As we remembered in previous posts, in 2009 British director Ken Loach sponsored an official presentation of FiSahara in London, which helped to launch the festival internationally. The event laid a foundation to build relationships with the British film industry, that would strengthen over the years and lead to the participation of artists such as Oona Chaplin in FiSahara 2015 (upper photoby Carlos Cazurro).

The official presentation of FiSahara in London in 2009. (D.Bollero)
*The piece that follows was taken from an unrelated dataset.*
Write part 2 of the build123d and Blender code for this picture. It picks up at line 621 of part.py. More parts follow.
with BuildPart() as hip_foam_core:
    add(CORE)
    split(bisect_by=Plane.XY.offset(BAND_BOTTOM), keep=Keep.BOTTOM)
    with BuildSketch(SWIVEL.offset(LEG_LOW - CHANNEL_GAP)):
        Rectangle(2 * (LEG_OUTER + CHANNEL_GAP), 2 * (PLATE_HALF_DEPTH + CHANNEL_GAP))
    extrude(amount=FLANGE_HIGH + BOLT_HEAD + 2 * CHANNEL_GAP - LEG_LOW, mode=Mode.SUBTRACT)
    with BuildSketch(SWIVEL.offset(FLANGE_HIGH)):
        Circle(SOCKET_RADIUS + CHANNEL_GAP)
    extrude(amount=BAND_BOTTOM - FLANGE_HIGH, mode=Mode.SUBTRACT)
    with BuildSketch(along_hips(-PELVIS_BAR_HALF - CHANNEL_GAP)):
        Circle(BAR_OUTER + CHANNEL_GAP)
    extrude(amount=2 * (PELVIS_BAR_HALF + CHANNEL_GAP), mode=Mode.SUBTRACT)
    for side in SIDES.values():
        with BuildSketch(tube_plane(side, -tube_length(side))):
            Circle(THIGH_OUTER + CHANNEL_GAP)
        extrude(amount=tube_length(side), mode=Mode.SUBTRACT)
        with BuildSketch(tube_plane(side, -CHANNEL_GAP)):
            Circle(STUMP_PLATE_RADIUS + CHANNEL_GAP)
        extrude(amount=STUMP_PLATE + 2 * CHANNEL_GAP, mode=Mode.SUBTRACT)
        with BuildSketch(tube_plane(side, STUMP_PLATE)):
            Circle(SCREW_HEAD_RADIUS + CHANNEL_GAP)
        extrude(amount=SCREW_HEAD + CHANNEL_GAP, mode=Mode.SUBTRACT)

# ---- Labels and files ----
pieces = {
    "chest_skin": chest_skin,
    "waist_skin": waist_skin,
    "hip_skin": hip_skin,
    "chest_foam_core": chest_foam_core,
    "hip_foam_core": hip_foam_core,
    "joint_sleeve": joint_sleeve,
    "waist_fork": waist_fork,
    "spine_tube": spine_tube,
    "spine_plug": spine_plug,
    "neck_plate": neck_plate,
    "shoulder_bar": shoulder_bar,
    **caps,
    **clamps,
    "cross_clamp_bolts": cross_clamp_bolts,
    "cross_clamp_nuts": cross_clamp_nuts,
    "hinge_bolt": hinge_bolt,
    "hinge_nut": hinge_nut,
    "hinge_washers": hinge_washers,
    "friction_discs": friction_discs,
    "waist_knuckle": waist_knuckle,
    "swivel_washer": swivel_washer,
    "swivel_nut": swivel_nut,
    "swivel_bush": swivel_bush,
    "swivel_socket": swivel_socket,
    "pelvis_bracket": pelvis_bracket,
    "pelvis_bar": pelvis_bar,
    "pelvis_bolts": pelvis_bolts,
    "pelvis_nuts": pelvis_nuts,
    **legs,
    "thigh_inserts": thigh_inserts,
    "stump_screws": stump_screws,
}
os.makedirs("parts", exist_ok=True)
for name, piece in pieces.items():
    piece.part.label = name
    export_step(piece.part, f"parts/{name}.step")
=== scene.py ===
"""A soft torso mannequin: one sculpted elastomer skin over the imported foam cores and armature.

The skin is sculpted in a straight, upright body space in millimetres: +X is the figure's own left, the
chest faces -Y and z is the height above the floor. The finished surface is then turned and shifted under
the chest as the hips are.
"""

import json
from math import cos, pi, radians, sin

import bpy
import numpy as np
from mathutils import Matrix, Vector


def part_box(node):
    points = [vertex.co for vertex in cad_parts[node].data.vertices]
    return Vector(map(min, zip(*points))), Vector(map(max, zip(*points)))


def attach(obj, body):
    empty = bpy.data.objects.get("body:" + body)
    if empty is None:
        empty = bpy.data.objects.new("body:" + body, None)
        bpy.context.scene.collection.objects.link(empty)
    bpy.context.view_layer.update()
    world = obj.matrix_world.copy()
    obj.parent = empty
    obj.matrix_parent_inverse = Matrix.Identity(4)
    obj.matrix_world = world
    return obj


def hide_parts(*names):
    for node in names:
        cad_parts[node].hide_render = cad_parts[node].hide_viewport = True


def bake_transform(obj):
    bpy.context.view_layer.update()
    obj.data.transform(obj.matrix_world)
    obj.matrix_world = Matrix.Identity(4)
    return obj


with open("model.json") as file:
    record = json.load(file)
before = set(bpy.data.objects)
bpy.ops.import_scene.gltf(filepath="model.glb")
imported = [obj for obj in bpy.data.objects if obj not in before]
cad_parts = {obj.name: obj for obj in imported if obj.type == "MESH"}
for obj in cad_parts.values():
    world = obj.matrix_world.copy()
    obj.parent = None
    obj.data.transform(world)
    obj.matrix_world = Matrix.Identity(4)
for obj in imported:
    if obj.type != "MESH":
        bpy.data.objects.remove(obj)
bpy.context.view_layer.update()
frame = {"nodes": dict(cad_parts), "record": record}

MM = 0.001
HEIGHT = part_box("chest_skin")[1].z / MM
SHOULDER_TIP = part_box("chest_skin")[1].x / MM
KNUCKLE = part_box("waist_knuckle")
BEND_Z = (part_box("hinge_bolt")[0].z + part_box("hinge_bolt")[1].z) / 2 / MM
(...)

Giles Foreman, founder of Caravanserai Productions, Yann Demange (Criminal Justice, Dead Set), agent Maureen Vincent (United Agents), prestigious casting director Irene Lamb (The Brothers Grimm, Star Wars, Stardust) and David Gothard, who became Artistic Director of the legendary Riverside Studios and the director of films such as Altitude (with Joseph Fiennes), are a few of those who supported the event.

Gothard himself travelled from London to the Dakhla refugee camp in 2010, along with around 20 other British visitors, to learn firsthand about the Sahrawis’ reality. During that edition, Giles Foreman and James Duff (also of Caravanserai Productions) led a training in Directing and Directing Actors, one of the workshops for Sahrawis organised by FiSahara.

The first British expedition yielded accounts such as the one published in  NewStatesman that stated: “For Robert Griffin, a photographer from Hove, the highlight of FiSahara was spending time with the refugees…  ‘Despite living in such harsh circumstances,” he said, “they have not lost their sense of humanity, optimism, hope, or their humour.’”

Lamine Baali and Stefan Simanowitz during the presentation of FiSahara’s 8th edition (D.Bollero)

A year later, FiSahara travelled to London again. More than 150 professionals from the British film world gathered at 33 Portland Place, one of the film locations for the Academy Award-winning 2010 historical drama The King’s Speech, for the presentation of FiSahara’s 8th edition, which screened I do air by James Bolton and Martina Amati on its Desert Screen desert. The short had won the BAFTA Award for Best Short Film the previous year.

FiSahara’s presentation took place at 33 Portland Place, one of the film locations for The King’s Speech. (D.Bollero)

Standing in the 18th Century house featured in the epic film, the Polisario Front’s UK representative, Lamine Baali, gave guests an overview of the deteriorating situation of the conflict in Western Sahara, a territory that has been occupied by Morocco since 1975. Then Stefan Simanowitz, activist and FiSahara collaborator, and Danielle Smith, director of Sandblast’s musical project in the camps, shared their experiences at FiSahara and the refugee camps and spoke about the generous and combative spirit of the Sahrawi people that makes such a lasting impression on those who visit the camps.

These events have helped, along with other international activities, to raise awareness among the rest of Europe about the crisis in Western Sahara that Spain is largely responsible for creating and sustaining, in collusion with other powerful countries.

During the 2010 edition, France, a longtime ally of Morocco, denied MINURSO (the UN peacekeeping mission in Western Sahara) a broader scope in its mandate to safeguard human rights protections in the territory, contrary to all other modern UN peacekeeping missions. Taking advantage of the presence of French mayors in Dajla for FiSahara, Simanowitz gathered signatures against the French position. Without a doubt, London and Western Sahara have become much closer in recent decades.